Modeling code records
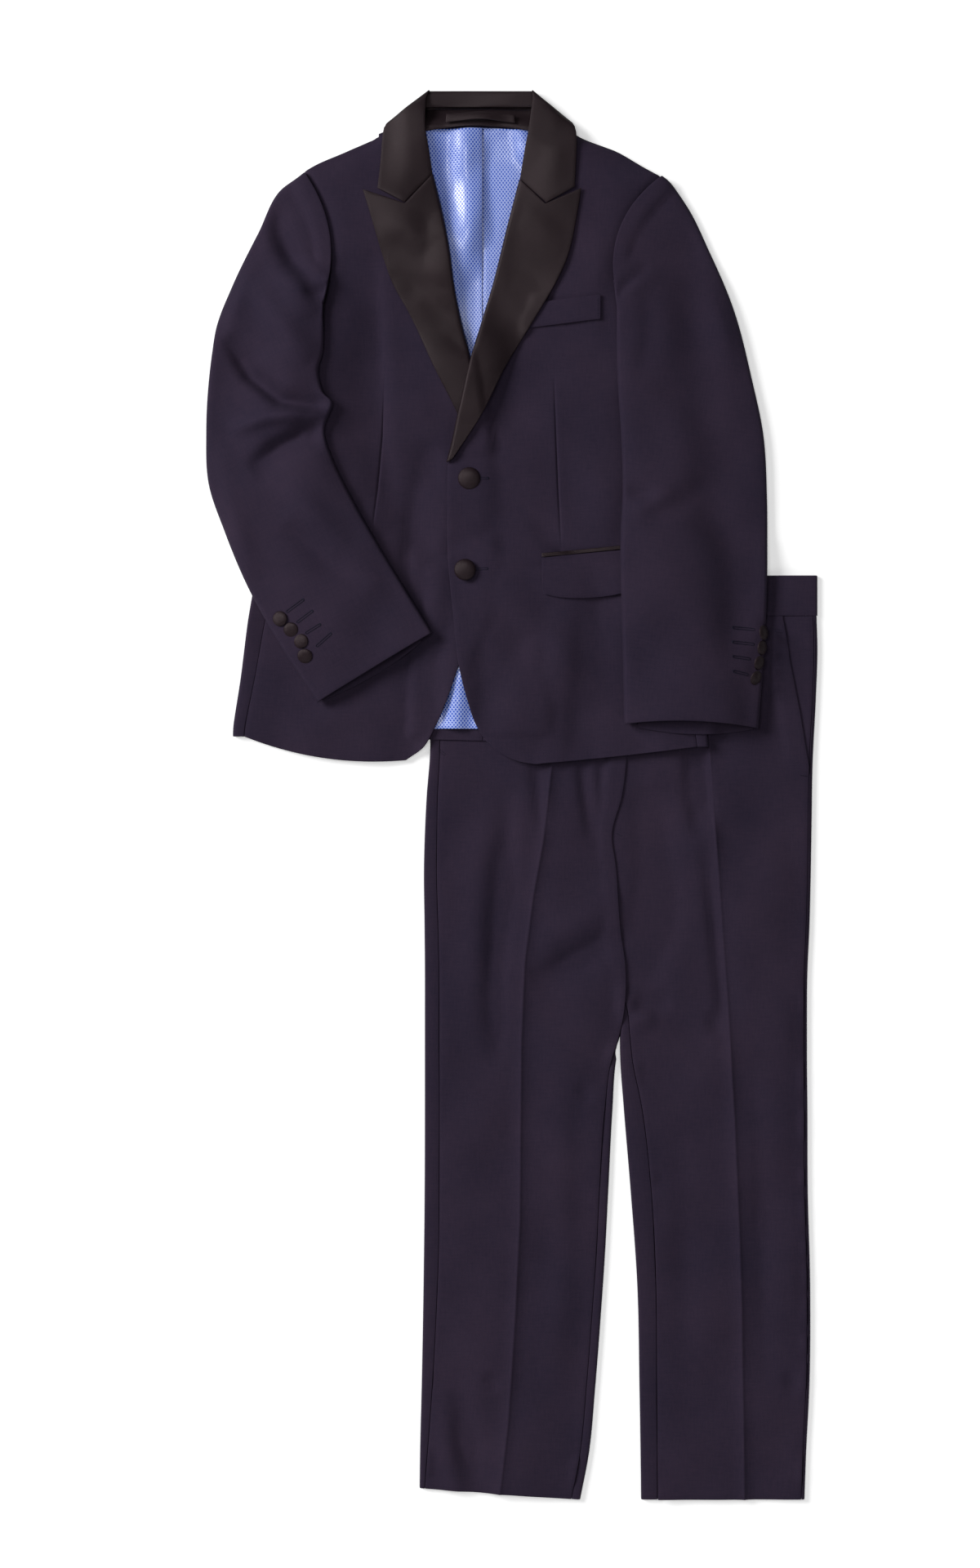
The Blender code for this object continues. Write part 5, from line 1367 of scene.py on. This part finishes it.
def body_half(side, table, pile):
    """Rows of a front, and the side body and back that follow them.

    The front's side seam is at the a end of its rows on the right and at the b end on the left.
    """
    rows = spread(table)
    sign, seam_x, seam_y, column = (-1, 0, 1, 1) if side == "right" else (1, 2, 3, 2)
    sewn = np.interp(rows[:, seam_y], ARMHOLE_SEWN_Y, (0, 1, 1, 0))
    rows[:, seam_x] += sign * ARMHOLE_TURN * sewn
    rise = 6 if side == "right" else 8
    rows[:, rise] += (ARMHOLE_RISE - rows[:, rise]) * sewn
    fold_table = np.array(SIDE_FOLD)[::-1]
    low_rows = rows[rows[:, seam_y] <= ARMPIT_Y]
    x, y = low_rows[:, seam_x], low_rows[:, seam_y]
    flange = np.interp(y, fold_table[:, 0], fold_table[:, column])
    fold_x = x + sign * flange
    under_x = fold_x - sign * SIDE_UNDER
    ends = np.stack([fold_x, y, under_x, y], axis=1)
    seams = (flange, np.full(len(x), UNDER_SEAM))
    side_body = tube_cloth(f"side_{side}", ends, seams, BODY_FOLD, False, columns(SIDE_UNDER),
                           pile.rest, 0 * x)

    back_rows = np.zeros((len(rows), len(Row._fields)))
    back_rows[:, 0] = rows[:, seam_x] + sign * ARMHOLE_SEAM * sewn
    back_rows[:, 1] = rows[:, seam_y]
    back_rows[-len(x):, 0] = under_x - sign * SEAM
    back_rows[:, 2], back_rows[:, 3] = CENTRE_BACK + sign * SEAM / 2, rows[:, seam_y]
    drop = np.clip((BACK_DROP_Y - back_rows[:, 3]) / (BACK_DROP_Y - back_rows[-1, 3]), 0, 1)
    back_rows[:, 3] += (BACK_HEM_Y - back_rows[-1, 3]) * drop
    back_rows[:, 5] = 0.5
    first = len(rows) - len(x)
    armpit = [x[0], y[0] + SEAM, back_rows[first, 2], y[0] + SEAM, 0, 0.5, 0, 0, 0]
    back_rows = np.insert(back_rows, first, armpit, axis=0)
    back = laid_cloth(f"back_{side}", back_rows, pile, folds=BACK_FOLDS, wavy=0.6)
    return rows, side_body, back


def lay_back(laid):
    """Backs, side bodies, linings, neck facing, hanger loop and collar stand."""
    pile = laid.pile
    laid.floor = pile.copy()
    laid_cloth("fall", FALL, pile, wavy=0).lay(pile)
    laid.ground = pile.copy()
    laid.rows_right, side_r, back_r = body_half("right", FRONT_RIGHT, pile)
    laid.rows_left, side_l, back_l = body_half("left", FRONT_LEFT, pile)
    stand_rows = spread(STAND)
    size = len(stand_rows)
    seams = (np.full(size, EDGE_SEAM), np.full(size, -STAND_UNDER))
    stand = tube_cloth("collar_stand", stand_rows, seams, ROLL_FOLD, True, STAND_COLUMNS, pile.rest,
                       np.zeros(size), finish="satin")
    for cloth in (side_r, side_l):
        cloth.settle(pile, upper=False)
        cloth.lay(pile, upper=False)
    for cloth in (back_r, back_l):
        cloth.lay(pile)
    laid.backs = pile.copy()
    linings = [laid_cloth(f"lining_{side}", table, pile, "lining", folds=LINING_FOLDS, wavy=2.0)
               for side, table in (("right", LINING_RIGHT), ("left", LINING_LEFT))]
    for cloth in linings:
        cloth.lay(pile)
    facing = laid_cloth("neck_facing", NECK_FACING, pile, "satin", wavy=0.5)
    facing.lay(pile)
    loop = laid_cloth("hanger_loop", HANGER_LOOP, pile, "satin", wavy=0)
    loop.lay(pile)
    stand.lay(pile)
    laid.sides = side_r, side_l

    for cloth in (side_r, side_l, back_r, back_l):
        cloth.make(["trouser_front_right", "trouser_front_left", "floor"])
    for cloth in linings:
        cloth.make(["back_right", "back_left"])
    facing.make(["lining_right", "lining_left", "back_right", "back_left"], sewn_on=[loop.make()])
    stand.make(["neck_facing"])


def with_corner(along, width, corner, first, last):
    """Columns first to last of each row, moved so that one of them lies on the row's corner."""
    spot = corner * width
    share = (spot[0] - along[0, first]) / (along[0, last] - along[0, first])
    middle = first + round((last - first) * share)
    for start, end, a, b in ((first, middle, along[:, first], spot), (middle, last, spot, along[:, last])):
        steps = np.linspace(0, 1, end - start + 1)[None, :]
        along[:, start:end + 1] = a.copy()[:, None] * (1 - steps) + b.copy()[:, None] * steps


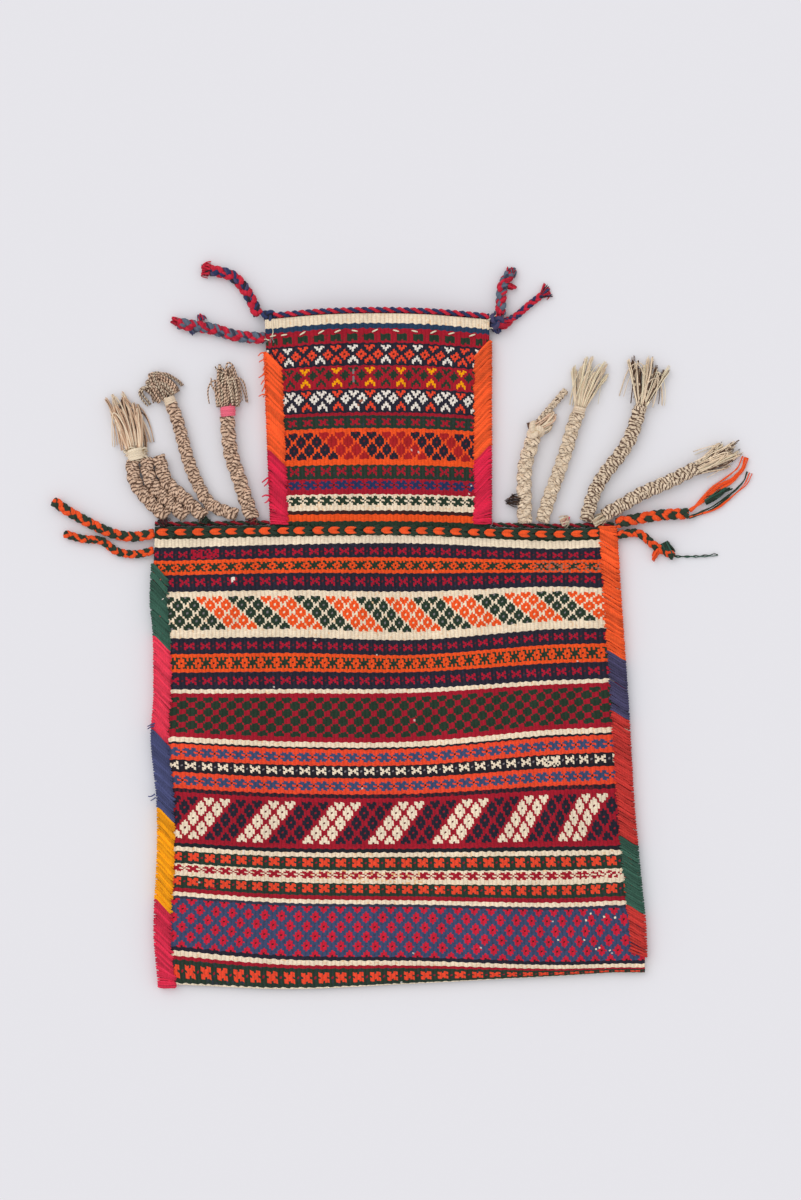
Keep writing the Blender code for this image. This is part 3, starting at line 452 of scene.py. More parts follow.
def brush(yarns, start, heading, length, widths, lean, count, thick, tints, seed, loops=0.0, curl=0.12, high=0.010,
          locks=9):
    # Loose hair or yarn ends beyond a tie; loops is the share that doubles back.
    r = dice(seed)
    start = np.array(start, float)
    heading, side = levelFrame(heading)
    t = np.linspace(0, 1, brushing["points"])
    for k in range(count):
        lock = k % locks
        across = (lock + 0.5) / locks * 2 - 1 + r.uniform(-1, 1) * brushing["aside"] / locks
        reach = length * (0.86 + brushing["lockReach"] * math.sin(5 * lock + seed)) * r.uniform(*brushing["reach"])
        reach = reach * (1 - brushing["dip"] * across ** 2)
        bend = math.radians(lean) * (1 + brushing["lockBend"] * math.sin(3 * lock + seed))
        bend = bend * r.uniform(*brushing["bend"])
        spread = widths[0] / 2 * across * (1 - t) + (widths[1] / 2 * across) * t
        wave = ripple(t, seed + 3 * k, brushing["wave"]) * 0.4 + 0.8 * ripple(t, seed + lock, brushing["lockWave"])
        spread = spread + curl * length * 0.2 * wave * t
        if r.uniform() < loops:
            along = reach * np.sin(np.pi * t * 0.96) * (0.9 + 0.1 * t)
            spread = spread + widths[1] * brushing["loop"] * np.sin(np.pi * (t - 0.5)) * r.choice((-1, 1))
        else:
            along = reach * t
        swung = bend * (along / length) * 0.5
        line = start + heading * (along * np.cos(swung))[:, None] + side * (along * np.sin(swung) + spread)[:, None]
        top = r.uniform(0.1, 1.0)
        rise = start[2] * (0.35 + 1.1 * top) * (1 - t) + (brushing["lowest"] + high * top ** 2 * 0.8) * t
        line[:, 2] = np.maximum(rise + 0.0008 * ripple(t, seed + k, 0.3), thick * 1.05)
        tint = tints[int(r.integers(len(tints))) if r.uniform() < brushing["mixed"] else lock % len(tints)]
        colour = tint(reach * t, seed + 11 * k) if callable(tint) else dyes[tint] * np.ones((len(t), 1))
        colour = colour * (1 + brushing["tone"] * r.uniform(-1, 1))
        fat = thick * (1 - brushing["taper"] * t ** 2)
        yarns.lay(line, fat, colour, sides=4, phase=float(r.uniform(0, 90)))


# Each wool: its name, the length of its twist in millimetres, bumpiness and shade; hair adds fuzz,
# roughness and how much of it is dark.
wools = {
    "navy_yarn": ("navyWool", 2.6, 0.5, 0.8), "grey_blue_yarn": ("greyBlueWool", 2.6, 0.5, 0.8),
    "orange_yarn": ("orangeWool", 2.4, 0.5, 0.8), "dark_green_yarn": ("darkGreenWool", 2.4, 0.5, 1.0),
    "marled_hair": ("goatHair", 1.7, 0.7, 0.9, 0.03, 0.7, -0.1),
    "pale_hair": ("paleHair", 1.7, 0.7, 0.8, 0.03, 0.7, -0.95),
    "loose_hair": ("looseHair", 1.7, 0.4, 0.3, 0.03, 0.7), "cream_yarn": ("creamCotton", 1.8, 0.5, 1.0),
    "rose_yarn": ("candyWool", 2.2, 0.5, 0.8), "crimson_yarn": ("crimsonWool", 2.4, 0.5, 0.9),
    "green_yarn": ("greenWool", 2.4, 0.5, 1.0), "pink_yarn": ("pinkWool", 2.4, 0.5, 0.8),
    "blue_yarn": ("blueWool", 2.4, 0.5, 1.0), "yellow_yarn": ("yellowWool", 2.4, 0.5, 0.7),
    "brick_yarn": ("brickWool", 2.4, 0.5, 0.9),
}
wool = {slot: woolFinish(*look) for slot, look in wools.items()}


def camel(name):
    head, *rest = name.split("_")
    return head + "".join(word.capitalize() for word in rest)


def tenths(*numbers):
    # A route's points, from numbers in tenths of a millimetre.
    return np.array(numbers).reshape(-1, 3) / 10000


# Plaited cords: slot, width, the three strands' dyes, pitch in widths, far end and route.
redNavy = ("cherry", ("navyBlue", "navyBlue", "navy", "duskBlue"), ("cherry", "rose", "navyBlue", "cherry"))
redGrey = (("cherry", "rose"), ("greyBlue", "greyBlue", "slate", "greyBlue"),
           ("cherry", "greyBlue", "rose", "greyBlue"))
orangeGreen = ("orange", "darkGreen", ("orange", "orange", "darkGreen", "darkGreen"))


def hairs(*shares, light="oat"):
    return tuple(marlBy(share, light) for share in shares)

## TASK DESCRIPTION
Identify every line above with the string "from" in it. Copy those lines.

## SOLUTION TO THIS TASK
The Blender code for this object continues. Write part 5, from line 1367 of scene.py on. This part finishes it.
    # A route's points, from numbers in tenths of a millimetre.